Power to the players: why the NFLPA is launching REP Worldwide

Earlier this week, the National Football League Players Association (NFLPA) announced the creation of REP Worldwide, a brand management and group licensing firm that will represent players and properties across a range of sports.

Described by the NFLPA as ‘a first-of-its-kind group player representation business’, the new venture will provide licensing and brand management services to ‘athlete-driven sports properties’, including the US Women’s National Team Players Association (USWNTPA) and the Women’s National Basketball Players Association (WNBPA), which have both signed up as founding partners and equity investors alongside NFL Players Inc, the NFLPA’s successful licensing and marketing arm.

Services offered by REP Worldwide - whose name stands for ‘Representing Every Player’ - will include: strategic planning; leveraging athlete intellectual property group rights; structuring licenses and sponsorships; consulting on marketing activation strategy; driving support for players and licensees at retail; and developing content opportunities through ACE Media, the NFLPA’s content and production subsidiary.

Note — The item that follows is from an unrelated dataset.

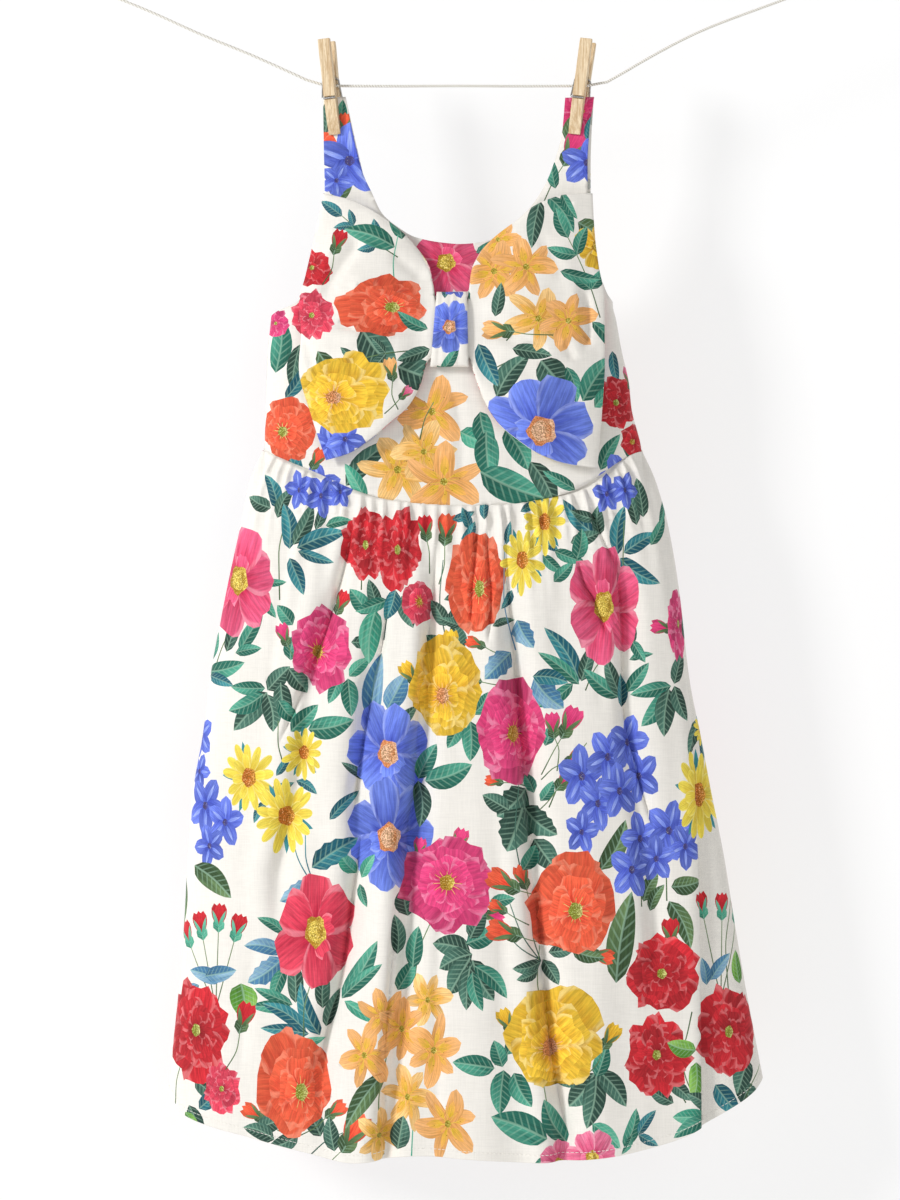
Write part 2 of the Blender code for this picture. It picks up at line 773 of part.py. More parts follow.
def build():
    for old in list(bpy.data.objects):
        bpy.data.objects.remove(old, do_unlink=True)
    cloth = material("printed_cotton", (0.93, 0.91, 0.88), 0.8)
    wood = material("peg_wood", (0.80, 0.62, 0.42), 0.55)
    steel = material("spring_steel", (0.62, 0.62, 0.63), 0.3, 1.0)
    cord = material("line_cord", (0.93, 0.92, 0.89), 0.7)

    low_left, low_right = WAIST_FRONT[0], WAIST_FRONT[-1]
    side_left = [(read(BODICE_SIDES, z, 1), z) for z in (-275.5, -250.0, -225.0, -200.0, -175.5)]
    side_right = [(read(BODICE_SIDES, z, 2), z) for z in (-165.8, -190.0, -218.0, -246.0, -275.0)]
    side_left[0], side_right[-1] = low_left, low_right
    cap_left = [ARM_LEFT[-1], NECK_FRONT[0]]
    for name, waist, neck, arm, side, spacing in (
        ("bodice_front", WAIST_FRONT, NECK_FRONT, ARM_RIGHT_FRONT, -1, BODICE_STEP_FRONT),
        ("bodice_back", WAIST_BACK, NECK_BACK, ARM_RIGHT_BACK, 1, BODICE_STEP_BACK),
    ):
        cap_right = [neck[-1], arm[0]]
        edges = [side_left, ARM_LEFT, cap_left, neck, cap_right, arm, side_right]
        bodice(name, waist, edges, side, spacing, cloth)
    skirt("skirt_front", WAIST_FRONT, GATHERS_FRONT, ROWS_FRONT, FOLDS_FRONT, -1, 0.0, cloth)
    skirt("skirt_back", WAIST_BACK, GATHERS_BACK, ROWS_BACK, FOLDS_BACK, 1, BACK_HEM_LIFT, cloth)
    bow_loop("bow_left", BOW_LEFT, CREASES_LEFT, cloth)
    bow_loop("bow_right", BOW_RIGHT, CREASES_RIGHT, cloth)
    bow_knot("bow_knot", cloth)

    spring = np.array(wire_route())
    for side in PEGS:
        peg_leg(f"peg_{side}_front", side, -1, wood)
        peg_leg(f"peg_{side}_rear", side, 1, wood)
        placed = [peg_matrix(side) @ Vector(p) for p in spring]
        tube(f"spring_{side}", placed, WIRE, 1, steel)

    route = along([(x, 0.0, z) for x, z in LINE_ROUTE], np.linspace(0, 1, LINE_POINTS))
    tube("line", route, LINE_DIAMETER, 2, cord)
    for name, end, next_one in (("line_loop_left", 0, 1), ("line_loop_right", -1, -2)):
        inward = route[next_one] - route[end]
        end_loop(name, route[end], inward / np.linalg.norm(inward), cord)


build()
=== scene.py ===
"""The looks of the pegged mini dress: printed cotton shells with gathers and folds, wooden pegs, wire
springs and a twisted line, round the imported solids.

Sizes are in millimetres, as in part.py, and turn into metres when a mesh is made. The print is
drawn by small functions as shapes in the flat cloth, which are cut into each panel's mesh.
"""

import json
import math
import random

import bmesh
import bpy
import numpy as np
from mathutils import Matrix, Vector
from mathutils.geometry import delaunay_2d_cdt

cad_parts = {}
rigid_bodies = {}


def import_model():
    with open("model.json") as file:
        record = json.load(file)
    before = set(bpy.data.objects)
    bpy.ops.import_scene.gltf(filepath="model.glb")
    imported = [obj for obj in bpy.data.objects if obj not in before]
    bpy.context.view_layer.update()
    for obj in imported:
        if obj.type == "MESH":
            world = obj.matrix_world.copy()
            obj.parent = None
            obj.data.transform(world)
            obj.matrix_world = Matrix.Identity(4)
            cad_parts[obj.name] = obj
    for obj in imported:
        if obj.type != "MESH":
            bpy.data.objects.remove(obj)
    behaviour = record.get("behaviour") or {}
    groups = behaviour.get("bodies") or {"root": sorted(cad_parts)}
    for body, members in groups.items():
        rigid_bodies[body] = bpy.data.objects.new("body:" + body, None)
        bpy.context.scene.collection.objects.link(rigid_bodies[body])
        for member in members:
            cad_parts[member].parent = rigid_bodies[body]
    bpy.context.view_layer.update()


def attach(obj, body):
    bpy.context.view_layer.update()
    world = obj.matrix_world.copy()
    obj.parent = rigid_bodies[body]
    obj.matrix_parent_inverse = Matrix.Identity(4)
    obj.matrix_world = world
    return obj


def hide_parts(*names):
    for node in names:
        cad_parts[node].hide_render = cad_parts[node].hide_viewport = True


for old in list(bpy.data.objects):
    bpy.data.objects.remove(old, do_unlink=True)
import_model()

MM = 0.001

# The photograph: millimetres to a pixel, and the pixel of the dress's origin
SCALE = 0.75
ORIGIN_PIXEL = (457.0, 82.0)
# The camera's place in metres, level with the middle of the photograph, and its lens in millimetres
CAMERA_PLACE = (-0.00525, -2.62, -0.3885)
CAMERA_LENS = 104.0

# Cloth: thickness of each wall, gap where two pieces meet, and how square the dress's section is
WALL = 1.5
SEAM = 0.3
ROUND = 2.2

# Height, left and right edge of the bodice as seen from the front
BODICE_SIDES = (
    (-318.0, -146.0, 141.5), (-276.0, -145.5, 139.5), (-244.0, -144.5, 132.0), (-225.0, -144.0, 130.0),
    (-200.0, -143.0, 124.5), (-175.5, -140.5, 120.0), (-165.8, -140.0, 117.8), (0.0, -140.0, 117.8),
)

# Height, left and right edge of the skirt
SKIRT_SIDES = (
    (-276.0, -147.0, 140.0), (-298.0, -156.5, 150.0), (-334.0, -164.0, 160.0), (-378.0, -173.5, 167.5),
    (-450.0, -187.0, 176.0), (-490.0, -192.0, 184.0), (-530.0, -199.0, 191.5), (-583.0, -203.5, 202.0),
    (-630.0, -206.0, 209.5), (-680.0, -210.0, 218.0), (-751.0, -217.5, 231.5),
)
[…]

On Friday, SportsPro caught up with Steven Scebelo, the NFLPA’s vice president of licensing & business development and president of REP Worldwide, to find out more.

What motivated the NFLPA to create REP Worldwide and how long has this project been in the making?

Conceptually, we’ve talked about it for a few years but it was really only a year ago that we talked about how the business could be structured and pursued. It cleared the first hurdle in terms of ‘yes, it sounds like a good idea and something that we should be able to handle’, and then proceeded to stage of ‘why don’t we talk to some organisations out there and see if there’s interest in it’.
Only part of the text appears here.